What I was expecting from my only previous run-in with Moodysson (2000’s lovely Together) is pretty much exactly what I got: a very humanist study of a bunch of people who only start to realise in a fumbling way what it is that they want out of life, and that what they’re doing right now isn’t fulfilling. It’s a bit sentimental and gooey, sure, but unlike so many other filmmakers, one gets the feeling that Moodysson actually really loves his characters and wants them to be happy, rather than putting stock characters though a series of heavily predictable trials and tribulations on the way to a forced happy ending and hopefully some Oscar nominations.
Those characters, in brief: Leo (García Bernal) and Ellen (Michelle Williams) Vidales, a married couple living in a gorgeous SoHo apartment with their daughter Jackie (Sophie Nyweide) and housekeeper/nanny Gloria (Marife Necesito); Gloria’s children living back in the Philippines, Manuel (Martin Delos Santos) and Salvador (Jan David G. Nicdao); and Cookie (Run Srinikornchot) a prostitute that Leo meets on a beach in Thailand, where he has rather unhappily dragged himself to sign some papers sealing a deal between the successful international video game company that he started rather by accident. Leo has been forced, basically, to go to Bangkok by his right-hand man Bob (Thomas McCarthy, director of his own little scrap of humanism vs. the big bad world, The Visitor), the only person in the movie who gets treated even a little bit like a bad guy, particularly when he gives the film its title by presenting his boss with an extravagant pen inlaid with mammoth ivory.
There’s some anti-globalism sentiment to be found here, without a doubt, but it is mostly implicit and unimportant to the narrative drive; it’s to be found in quasi-subtle touches like the contrast between Jackie’s overstuffed bedroom with the appalling want faced by Gloria’s two boys. But Moodysson’s intentions aren’t nearly that activist. The chief theme of Mammoth is not ultimately one of moral behavior in a global world, but of being true to family and loved ones when that is not the easy or obvious thing to do. A strictly anti-globalist film would present Gloria as a saintly martyr to the white American demand for cheap labor, but in a very real sense, she’s in the wrong every bit as much as Leo (whose business that he hates takes him on business trips often) or Ellen (whose job as an emergency room surgeon means that she only sees Jackie a few minutes out of every day). All three of these adults are doing what they think is going to create the best life for their children, while failing to appreciate that being their to give love is a more lasting and vital thing than being able to provide toys or a nice house.
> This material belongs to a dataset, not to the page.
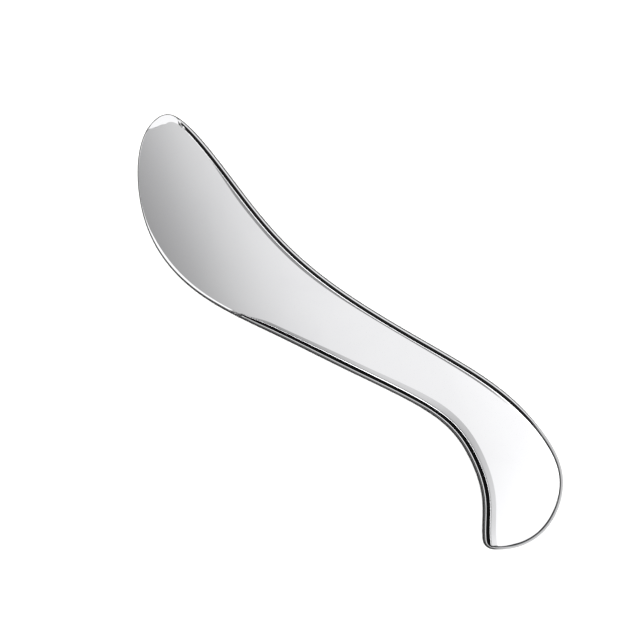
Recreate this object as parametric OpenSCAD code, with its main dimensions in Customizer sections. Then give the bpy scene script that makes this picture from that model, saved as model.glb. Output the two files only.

SPOILER coming up quick, it is noteworthy that Leo and Gloria have the same epiphany at the same time, and in both cases it is presented as absolutely good: Leo will have to settle for $42 million instead of $45 million, but for Gloria the monetary sacrifice is much more profound; yet it is the right sacrifice to make.
Throughout all of this, mind you, Moodysson is not attempting to present his characters as blinded people who need a good lesson: he is at all points quite generous towards them, and much likelier to sympathise with their suffering than judge their failings. And this above everything else is what separates Mammoth from Babel: he doesn’t suggest that anyone needs to learn a lesson, because they’re not bad people, they’re trying really hard to what’s right. At some point, we all figure out that we’re just not quite doing that in the most sensible way, and that’s a discovery that happens over and over again, for a number of different reasons.
All that said, the film suffers from by my count two significant flaws: first, the whole matter of Leo and Cookie has no real bearing on the rest of the film, other than to make Leo seem like a bit of a dick, and just stretches out the running time. Second, Marcel Zyskind’s cinematography is frustratingly glossy and friendly, and certainly the single element of Mammoth where it’s easiest to see that Moodysson is, indeed, tailoring his film to Americans a bit more than is tasteful. Neither of these things takes away from all the wonderful bits of character study that the film gets right, but they do hobble Mammoth as a whole, and the cinematography thing really does point out how much more middle-of-the-road the film is, even if successful, than Moodysson’s previous output.